In the meantime, McElroy also managed to graduate over the summer. Instead of taking an easy course load and focusing on football for a semester he has started working toward a master's degree in sports management.
"While I'm here, I figured I might as well take full advantage of the university as well," he said. "I always prided myself on being an extremely good student."
He's had plenty of time to study football, biding his time for three years first behind Daniel and then Wilson. McElroy didn't start until his senior year at Southlake Carroll High School after Daniel, the 2004 national high school player of the year, left for Missouri.
He led the team to the Class 5A state title and threw a Texas-record 56 touchdown passes against nine interceptions. He has only thrown for one TD since then in mopup duty for Wilson. Coming against rival Auburn, that TD did help endear him to 'Bama fans.
"I've had a chance to study different types of quarterbacks," McElroy said. "That's really helped add to my game, maybe add a new dimension, maybe make me feel more confident in myself. I've learned a lot from those guys.
"I think there is a big sense of deja vu in the fact that I've played behind good guys before."
He's not playing behind anyone except 'Bama's offensive line now. But McElroy knows fans have little idea what to expect from him. The most extended view of him was a 189-yard, two-touchdown performance in the spring game.
He insists his only expectations are: "Just go out there and enjoy the situation and take every moment like it's my last. Just have fun with it."
McElroy said he had double-digit scholarship offers before starting a high school game, from such schools as North Carolina and Texas Tech.

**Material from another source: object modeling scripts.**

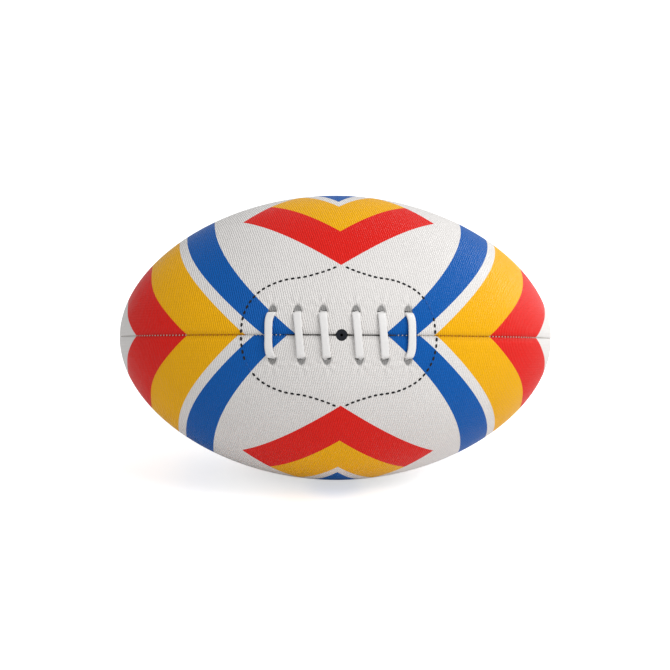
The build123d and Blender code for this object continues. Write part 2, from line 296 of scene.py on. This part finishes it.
# ---- Materials -----------------------------------------------------------------------
class Shader:
    """A Principled material that is built up node by node."""

    def __init__(self, name, roughness, **sockets):
        self.material = bpy.data.materials.new(name)
        self.material.use_nodes = True
        self.tree = self.material.node_tree
        self.surface = self.tree.nodes["Principled BSDF"]
        self.surface.inputs["Roughness"].default_value = roughness
        for socket, value in sockets.items():
            self.surface.inputs[socket.replace("_", " ")].default_value = value

    def add(self, kind, inputs, output=0, **settings):
        made = self.tree.nodes.new(kind)
        for setting, value in settings.items():
            setattr(made, setting, value)
        for key, value in inputs.items():
            self.feed(made.inputs[key], value)
        return made.outputs[output]

    def feed(self, socket, value):
        if isinstance(value, bpy.types.NodeSocket):
            self.tree.links.new(value, socket)
        else:
            socket.default_value = value

    def maths(self, operation, first, second=0.0, third=0.0):
        return self.add("ShaderNodeMath", {0: first, 1: second, 2: third}, operation=operation)

    def value(self, name):
        return self.add("ShaderNodeAttribute", {}, "Fac", attribute_name=name)

    def place(self):
        return self.add("ShaderNodeTexCoord", {}, "Object")

    def noise(self, scale, detail=3.0, vector=None, roughness=0.5):
        vector = vector or self.place()
        inputs = {"Vector": vector, "Scale": scale, "Detail": detail, "Roughness": roughness}
        return self.add("ShaderNodeTexNoise", inputs, "Fac")

    def mapped(self, value, low, high, to_low, to_high):
        inputs = {0: value, 1: low, 2: high, 3: to_low, 4: to_high}
        return self.add("ShaderNodeMapRange", inputs)

    def mix(self, factor, first, second, blend="MIX"):
        inputs = {0: factor, 6: colour(first), 7: colour(second)}
        return self.add("ShaderNodeMix", inputs, 2, data_type="RGBA", blend_type=blend)

    def steps(self, value, colours):
        """Flat colours that change at each whole number of the value."""
        ramp = self.tree.nodes.new("ShaderNodeValToRGB")
        ramp.color_ramp.interpolation = "CONSTANT"
        stops = ramp.color_ramp.elements
        while len(stops) < len(colours):
            stops.new(1.0)
        for i, rgb in enumerate(colours):
            stops[i].position = max(i / ramp_numbers - 0.5 / ramp_entries, 0)
            stops[i].color = (*rgb, 1)
        self.feed(ramp.inputs[0], self.maths("DIVIDE", value, ramp_numbers))
        return ramp.outputs[0]

    def shaded(self, rgb, factor):
        """A colour made lighter or darker by a factor."""
        grey = self.add("ShaderNodeCombineColor", {0: factor, 1: factor, 2: factor})
        return self.mix(1.0, rgb, grey, "MULTIPLY")

    def finish(self, rgb, height=None, depth=0.1, roughness=None):
        """Connects colour, a bump height with its depth in millimetres, and roughness."""
        self.feed(self.surface.inputs["Base Color"], rgb)
        if height is not None:
            inputs = {"Height": height, "Distance": depth / MM, "Strength": 1.0}
            self.feed(self.surface.inputs["Normal"], self.add("ShaderNodeBump", inputs))
        if roughness is not None:
            self.feed(self.surface.inputs["Roughness"], roughness)
        return self.material


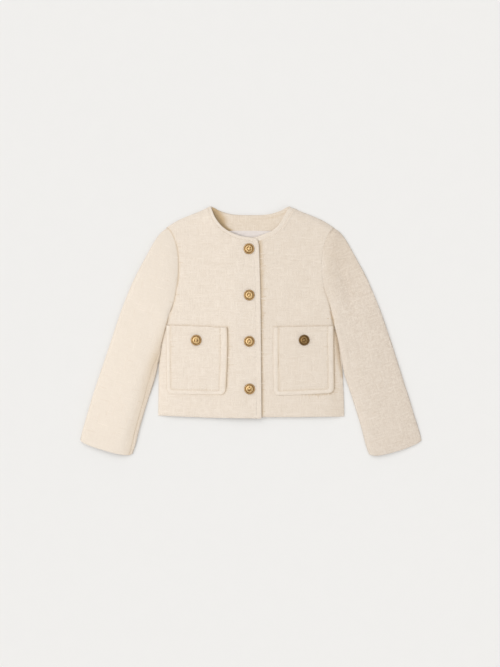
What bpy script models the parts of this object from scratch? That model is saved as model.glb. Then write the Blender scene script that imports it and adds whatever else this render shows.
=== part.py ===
"""Cropped collarless boucle jacket, buttoned up and laid flat on its back.

Run with: blender --background --python part.py

Metres, +Z up. The jacket rests on z = 0 with its neck towards +Y and its hem towards -Y.
It is drafted in millimetres as a tailor would: "out" is the distance from the centre line and
"drop" is the distance below the neck points. Right and left are the wearer's, and the wearer's
right side lies towards -X. Each cloth piece is one sheet, in layers that lie on each other.
"""

import math
from collections import namedtuple

import bmesh
import bpy
from mathutils import Vector

MM = 0.001
SHARP_ANGLE = math.radians(40)
RIGHT, LEFT = -1, 1
SIDE_NAMES = {RIGHT: "right", LEFT: "left"}

# Cloth, in millimetres
CLOTH = 3.0  # boucle with its interlining, as one wall
SEAM = 0.3  # gap between two pieces that are sewn together or lie on each other
EDGE_BAND = 3.4  # thickness of the folded strips along the edges
FACING = 1.5
LINING = 1.0

# How the layers lie
BODY_LOFT = 2.1  # air between back and fronts, away from the side seams and shoulders
SLEEVE_LOFT = 3.3  # air in the middle of a sleeve
EDGE_ROLL = 22.0  # width over which a front comes down to its side seam
LAP_RISE = EDGE_BAND + SEAM  # what the right front climbs to lie over the left one
LAP_EDGE = -20.0  # where the left front ends, past the centre line
LAP_RISE_START = 52.0  # the right front starts to climb here, out from the centre line
LAP_RISE_END = 39.0
CLIMB = CLOTH + SEAM + BODY_LOFT + CLOTH + SEAM  # from the floor up onto a front
CLIMB_SLOPE = 26.0
UNDER_CLIMB = (252.0, 278.0)  # drops between which the under sleeve leaves the floor
UPPER_CLIMB = (195.0, 247.0)  # and those between which the upper sleeve rises over the body
FOLD_LOFT = 1.2  # air between the two sleeve pieces at the fold
FULL_WIDTH = 140.0  # sleeve width that takes the whole loft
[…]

Coaches checking out Daniel had noticed his understudy, too.
McElroy caught the eye of then-Southlake coach Todd Dodge as a seventh-grader who devoted himself to the school's training program and didn't bother with other sports.
Dodge said he knew by McElroy's 10th-grade year that he would succeed Daniel.
"He just developed into a tremendously accurate quarterback," said Dodge, now head coach at North Texas. "He threw the deep ball really well."
Another quality that impressed him: Patience.
"It seems like nowadays if someone doesn't get instant gratification or instant playing time they're looking to transfer," Dodge said. "It even happens at the high school level sometimes. Greg was one of those guys who stuck it out and waited his turn, and that's kind of what he's done at Alabama. He's a very intelligent young man. I think he's going to do great."
McElroy also embraces his role as the BMOC in a town that largely revolves around Tide football. His girlfriend teases him when fans approach him in restaurants or wherever, crowing: "You're changing."
McElroy says that won't happen.
"I'm blessed to have the position that I have," he said. "I thank my hard work and God and everything like that every day for having this opportunity. It's been a real joy to play football here. You won't see me changing as far as how I handle myself. I refuse to let it happen."
McElroy is already one of the guys.
"Everybody likes to go out with him and have agood time," McCoy said. "He invites us to his house. We all hang out. We all have fun with him. He's very outgoing. He'll talk to anybody."